What you are asked to do: Show only lines that include "before".

━━━━━ Raw records ━━━━━

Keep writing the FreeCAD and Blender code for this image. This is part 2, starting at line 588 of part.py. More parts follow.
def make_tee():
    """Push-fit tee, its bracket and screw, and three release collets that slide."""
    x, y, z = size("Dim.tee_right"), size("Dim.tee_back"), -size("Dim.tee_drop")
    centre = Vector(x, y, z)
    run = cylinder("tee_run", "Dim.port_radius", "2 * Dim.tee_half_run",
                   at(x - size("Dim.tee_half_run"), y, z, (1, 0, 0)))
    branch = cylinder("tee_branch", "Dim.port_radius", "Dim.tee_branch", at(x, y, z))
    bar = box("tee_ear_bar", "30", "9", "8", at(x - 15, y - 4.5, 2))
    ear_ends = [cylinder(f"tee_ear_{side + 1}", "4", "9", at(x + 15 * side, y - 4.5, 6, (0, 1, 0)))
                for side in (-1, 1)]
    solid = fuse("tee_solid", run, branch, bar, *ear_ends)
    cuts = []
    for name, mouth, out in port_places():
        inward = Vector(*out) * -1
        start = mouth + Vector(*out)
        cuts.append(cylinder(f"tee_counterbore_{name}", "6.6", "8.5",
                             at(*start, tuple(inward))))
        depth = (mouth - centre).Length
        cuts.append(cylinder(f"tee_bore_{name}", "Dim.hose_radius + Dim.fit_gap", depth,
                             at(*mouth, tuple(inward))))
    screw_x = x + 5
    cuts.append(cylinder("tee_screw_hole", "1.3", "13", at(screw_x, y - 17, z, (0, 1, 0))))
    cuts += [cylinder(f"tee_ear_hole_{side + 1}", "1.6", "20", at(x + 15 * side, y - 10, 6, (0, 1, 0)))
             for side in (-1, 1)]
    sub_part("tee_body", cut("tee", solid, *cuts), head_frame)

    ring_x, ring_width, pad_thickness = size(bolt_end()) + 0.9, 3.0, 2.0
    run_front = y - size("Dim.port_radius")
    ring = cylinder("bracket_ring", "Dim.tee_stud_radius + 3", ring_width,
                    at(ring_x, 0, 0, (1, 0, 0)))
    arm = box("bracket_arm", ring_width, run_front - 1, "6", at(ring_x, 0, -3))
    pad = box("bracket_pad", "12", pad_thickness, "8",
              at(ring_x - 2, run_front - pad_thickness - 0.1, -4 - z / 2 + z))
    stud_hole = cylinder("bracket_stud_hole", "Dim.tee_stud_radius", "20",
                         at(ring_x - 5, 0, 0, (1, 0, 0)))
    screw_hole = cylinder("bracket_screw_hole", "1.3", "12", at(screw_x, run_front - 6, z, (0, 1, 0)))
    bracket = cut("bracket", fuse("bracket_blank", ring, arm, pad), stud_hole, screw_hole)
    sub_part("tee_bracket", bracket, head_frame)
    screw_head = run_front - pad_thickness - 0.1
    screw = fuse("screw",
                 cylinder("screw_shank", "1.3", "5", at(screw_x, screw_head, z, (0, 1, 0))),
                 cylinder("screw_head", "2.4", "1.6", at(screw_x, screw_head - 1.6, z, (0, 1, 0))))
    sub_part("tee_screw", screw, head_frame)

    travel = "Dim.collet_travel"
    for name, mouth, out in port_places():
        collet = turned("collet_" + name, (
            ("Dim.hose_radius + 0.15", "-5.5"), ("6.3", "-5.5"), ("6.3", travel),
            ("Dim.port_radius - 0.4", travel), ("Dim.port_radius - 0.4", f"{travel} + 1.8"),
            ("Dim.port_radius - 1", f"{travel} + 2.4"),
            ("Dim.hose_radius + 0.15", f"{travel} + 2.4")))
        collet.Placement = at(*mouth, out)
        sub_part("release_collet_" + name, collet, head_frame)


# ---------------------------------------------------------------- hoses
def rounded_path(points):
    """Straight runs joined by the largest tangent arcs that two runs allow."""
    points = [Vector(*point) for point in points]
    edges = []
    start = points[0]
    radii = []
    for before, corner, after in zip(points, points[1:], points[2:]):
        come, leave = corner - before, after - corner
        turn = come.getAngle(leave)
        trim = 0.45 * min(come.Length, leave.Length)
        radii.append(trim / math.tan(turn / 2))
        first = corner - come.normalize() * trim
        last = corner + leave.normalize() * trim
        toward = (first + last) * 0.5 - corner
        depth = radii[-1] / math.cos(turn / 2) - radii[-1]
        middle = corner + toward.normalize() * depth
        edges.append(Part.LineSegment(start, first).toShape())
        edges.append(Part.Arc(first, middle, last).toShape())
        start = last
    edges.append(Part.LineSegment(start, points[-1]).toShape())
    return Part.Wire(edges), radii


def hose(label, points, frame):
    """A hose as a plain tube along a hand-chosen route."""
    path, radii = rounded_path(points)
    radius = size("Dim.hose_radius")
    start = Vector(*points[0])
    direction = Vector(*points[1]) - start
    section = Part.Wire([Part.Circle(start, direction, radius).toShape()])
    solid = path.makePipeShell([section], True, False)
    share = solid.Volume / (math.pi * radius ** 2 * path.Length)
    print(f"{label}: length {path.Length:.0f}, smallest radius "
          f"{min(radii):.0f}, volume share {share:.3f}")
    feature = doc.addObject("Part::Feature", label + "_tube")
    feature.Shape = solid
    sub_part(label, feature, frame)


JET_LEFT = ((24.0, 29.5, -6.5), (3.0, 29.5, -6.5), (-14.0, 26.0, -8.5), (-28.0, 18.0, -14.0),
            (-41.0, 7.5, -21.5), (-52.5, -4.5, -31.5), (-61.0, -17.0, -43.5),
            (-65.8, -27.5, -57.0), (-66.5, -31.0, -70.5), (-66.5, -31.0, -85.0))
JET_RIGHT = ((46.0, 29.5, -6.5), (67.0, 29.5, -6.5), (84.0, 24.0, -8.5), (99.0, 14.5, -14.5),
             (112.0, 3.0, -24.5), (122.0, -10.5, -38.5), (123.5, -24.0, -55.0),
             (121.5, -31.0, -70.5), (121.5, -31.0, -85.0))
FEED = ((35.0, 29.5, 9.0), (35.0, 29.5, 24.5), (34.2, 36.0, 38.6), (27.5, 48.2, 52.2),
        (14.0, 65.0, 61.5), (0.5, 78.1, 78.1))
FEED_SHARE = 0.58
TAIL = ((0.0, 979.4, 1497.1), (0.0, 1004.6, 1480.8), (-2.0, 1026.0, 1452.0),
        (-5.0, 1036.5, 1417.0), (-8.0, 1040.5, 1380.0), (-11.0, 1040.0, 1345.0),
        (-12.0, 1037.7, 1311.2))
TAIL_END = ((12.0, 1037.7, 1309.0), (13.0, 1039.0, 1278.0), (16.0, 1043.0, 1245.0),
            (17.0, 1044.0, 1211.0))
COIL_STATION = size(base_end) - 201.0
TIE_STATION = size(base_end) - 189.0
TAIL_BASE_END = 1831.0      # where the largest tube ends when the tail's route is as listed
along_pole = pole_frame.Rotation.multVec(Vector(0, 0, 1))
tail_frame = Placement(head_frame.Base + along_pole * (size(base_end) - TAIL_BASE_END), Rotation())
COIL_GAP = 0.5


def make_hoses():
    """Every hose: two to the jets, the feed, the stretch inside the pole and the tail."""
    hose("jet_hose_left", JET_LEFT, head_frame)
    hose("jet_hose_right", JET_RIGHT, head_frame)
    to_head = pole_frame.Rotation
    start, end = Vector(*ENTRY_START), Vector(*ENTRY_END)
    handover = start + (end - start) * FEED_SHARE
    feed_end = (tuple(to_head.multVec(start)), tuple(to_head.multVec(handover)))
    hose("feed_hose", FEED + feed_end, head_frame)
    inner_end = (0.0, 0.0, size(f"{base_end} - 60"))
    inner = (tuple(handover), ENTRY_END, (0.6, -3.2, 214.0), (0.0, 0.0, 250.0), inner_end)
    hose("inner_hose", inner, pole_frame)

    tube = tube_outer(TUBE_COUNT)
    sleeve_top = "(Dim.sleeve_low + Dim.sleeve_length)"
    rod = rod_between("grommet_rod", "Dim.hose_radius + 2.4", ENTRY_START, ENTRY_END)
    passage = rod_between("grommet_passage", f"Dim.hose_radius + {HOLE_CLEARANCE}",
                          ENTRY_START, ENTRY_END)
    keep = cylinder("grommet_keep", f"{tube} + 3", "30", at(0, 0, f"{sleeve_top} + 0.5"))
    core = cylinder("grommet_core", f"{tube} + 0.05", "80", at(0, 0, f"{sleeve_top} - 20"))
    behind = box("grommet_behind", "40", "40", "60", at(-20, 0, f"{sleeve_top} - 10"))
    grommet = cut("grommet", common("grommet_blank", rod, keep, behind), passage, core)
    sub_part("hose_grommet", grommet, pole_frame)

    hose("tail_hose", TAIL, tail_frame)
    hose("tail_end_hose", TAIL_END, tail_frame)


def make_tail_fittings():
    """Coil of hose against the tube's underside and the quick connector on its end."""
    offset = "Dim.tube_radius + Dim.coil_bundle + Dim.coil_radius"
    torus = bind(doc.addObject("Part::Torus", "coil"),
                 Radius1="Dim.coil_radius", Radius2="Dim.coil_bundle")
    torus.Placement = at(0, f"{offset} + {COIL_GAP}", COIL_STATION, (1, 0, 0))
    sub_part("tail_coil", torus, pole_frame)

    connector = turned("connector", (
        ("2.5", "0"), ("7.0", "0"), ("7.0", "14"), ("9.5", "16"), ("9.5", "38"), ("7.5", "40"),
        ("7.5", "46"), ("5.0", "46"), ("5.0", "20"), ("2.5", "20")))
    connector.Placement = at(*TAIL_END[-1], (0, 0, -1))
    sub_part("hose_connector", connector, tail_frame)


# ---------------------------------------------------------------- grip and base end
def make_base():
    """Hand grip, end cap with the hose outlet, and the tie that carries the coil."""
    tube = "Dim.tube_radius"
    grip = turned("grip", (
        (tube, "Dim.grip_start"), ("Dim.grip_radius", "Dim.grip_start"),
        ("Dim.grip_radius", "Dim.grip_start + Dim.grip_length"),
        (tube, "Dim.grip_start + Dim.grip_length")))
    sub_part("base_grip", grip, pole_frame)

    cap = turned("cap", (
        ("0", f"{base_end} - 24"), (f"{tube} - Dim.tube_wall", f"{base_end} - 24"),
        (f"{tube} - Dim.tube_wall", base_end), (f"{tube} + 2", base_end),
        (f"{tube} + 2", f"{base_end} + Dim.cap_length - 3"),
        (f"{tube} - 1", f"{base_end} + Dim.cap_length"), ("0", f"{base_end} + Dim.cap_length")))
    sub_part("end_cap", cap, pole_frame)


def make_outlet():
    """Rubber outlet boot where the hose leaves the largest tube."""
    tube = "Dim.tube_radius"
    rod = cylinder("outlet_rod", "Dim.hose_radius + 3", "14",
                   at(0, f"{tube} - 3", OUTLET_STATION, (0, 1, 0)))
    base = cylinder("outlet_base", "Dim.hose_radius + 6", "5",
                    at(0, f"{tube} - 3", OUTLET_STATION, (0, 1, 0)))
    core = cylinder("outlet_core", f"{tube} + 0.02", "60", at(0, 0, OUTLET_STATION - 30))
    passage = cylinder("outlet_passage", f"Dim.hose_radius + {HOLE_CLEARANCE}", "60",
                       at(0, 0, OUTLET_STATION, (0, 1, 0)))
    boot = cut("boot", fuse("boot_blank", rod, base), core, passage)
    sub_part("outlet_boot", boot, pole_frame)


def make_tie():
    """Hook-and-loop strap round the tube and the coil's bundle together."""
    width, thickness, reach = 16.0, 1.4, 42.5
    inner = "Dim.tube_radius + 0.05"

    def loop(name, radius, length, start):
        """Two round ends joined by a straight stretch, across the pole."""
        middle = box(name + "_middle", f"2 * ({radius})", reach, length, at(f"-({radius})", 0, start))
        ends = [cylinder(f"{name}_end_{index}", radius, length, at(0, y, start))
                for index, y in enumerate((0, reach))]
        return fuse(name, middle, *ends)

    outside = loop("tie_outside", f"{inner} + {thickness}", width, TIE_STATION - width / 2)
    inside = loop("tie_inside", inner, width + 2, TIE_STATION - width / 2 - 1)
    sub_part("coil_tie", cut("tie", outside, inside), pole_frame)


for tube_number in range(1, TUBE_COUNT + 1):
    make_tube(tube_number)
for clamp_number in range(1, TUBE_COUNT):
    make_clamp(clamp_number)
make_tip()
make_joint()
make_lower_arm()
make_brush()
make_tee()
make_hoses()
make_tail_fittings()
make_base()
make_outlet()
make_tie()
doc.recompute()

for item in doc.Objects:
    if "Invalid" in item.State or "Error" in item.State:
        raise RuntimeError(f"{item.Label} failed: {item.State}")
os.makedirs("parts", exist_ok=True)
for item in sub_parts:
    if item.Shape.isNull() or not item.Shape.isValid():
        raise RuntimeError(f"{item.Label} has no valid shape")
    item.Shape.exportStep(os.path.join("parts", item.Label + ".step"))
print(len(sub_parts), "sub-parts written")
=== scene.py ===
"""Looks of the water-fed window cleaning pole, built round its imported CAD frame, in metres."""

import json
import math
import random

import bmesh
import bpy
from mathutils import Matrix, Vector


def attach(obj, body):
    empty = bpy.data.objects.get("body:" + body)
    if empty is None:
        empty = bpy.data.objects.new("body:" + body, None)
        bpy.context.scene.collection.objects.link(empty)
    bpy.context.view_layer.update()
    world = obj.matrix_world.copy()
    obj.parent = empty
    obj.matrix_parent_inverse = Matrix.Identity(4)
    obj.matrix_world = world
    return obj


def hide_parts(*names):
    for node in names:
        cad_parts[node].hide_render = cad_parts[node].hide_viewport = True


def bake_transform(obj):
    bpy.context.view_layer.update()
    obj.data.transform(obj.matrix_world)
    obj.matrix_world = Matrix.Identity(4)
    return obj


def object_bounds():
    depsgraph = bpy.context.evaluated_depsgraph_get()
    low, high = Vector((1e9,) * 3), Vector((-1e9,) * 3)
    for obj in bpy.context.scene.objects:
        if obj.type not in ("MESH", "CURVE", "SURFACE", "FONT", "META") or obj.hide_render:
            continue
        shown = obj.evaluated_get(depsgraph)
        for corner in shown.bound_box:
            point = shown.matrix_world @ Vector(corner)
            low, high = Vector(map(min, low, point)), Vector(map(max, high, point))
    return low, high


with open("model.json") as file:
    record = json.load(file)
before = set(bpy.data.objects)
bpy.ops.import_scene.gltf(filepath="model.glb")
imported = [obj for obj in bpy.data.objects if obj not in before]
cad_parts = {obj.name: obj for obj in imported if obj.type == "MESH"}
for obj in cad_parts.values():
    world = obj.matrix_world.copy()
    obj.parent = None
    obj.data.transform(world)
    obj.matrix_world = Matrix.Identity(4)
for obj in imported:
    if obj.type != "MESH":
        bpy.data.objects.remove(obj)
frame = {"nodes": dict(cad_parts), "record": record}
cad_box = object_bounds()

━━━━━
━━━━━ Raw records ━━━━━

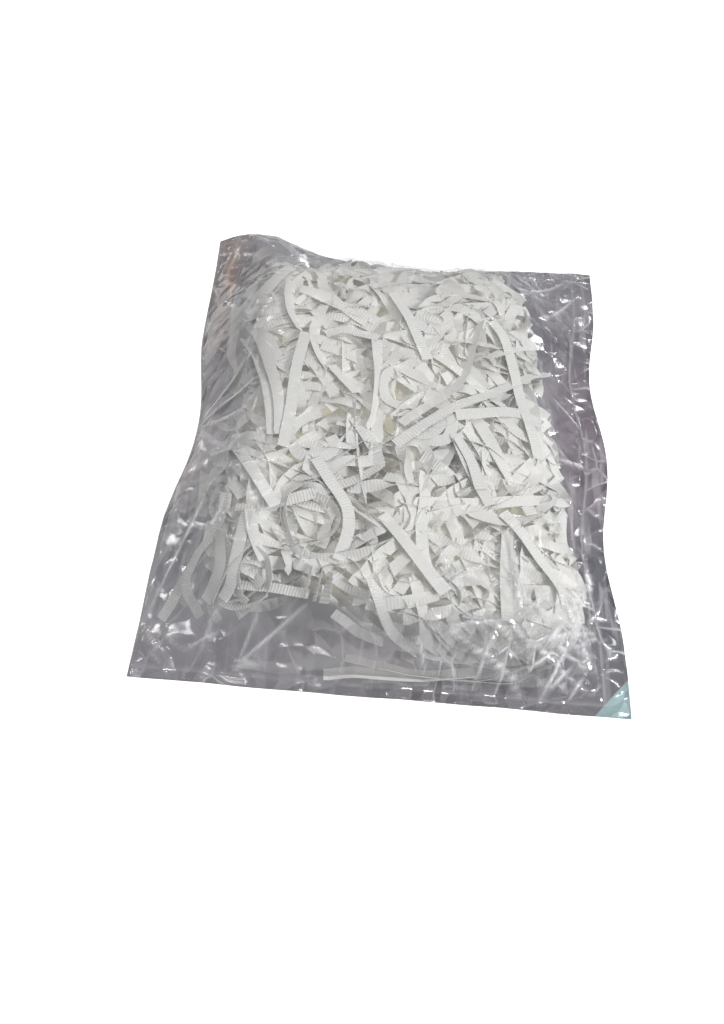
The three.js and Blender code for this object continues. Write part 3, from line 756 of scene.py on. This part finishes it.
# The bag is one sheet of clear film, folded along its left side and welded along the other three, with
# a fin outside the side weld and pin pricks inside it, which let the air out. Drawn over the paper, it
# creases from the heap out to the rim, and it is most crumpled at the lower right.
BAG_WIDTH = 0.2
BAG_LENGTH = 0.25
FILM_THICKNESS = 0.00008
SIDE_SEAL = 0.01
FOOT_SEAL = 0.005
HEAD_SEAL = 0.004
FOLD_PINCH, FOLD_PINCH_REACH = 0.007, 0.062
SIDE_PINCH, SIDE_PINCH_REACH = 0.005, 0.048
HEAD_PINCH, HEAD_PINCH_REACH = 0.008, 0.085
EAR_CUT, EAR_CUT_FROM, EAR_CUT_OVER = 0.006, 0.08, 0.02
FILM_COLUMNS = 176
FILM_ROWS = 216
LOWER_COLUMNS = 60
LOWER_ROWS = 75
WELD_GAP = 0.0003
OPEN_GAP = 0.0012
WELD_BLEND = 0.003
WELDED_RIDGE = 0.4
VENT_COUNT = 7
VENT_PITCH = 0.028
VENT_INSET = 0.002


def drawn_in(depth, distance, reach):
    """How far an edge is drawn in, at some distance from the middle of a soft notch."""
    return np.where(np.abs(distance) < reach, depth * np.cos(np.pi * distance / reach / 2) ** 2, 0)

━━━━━
━━━━━ Raw records ━━━━━

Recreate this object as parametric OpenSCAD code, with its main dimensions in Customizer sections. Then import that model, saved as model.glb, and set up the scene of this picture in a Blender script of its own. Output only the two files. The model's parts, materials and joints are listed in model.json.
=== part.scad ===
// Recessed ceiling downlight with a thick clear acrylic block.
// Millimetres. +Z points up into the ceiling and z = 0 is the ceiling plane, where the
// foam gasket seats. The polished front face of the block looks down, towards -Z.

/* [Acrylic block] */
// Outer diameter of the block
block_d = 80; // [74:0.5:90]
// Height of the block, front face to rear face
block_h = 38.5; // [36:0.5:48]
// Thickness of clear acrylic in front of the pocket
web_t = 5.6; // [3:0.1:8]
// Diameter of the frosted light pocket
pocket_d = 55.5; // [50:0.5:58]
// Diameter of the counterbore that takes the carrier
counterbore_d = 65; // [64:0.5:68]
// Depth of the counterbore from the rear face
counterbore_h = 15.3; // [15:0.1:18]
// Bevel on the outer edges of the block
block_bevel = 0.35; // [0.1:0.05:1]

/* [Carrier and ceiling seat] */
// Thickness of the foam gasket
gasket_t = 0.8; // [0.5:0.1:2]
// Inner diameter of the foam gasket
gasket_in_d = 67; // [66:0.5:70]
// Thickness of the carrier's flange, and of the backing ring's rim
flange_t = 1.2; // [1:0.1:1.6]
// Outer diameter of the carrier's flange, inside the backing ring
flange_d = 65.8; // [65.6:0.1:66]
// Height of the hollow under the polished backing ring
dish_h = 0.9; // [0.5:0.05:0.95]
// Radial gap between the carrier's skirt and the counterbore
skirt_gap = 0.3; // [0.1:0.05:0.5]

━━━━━

Result of this task:
    for before, corner, after in zip(points, points[1:], points[2:]):
        come, leave = corner - before, after - corner
before = set(bpy.data.objects)
imported = [obj for obj in bpy.data.objects if obj not in before]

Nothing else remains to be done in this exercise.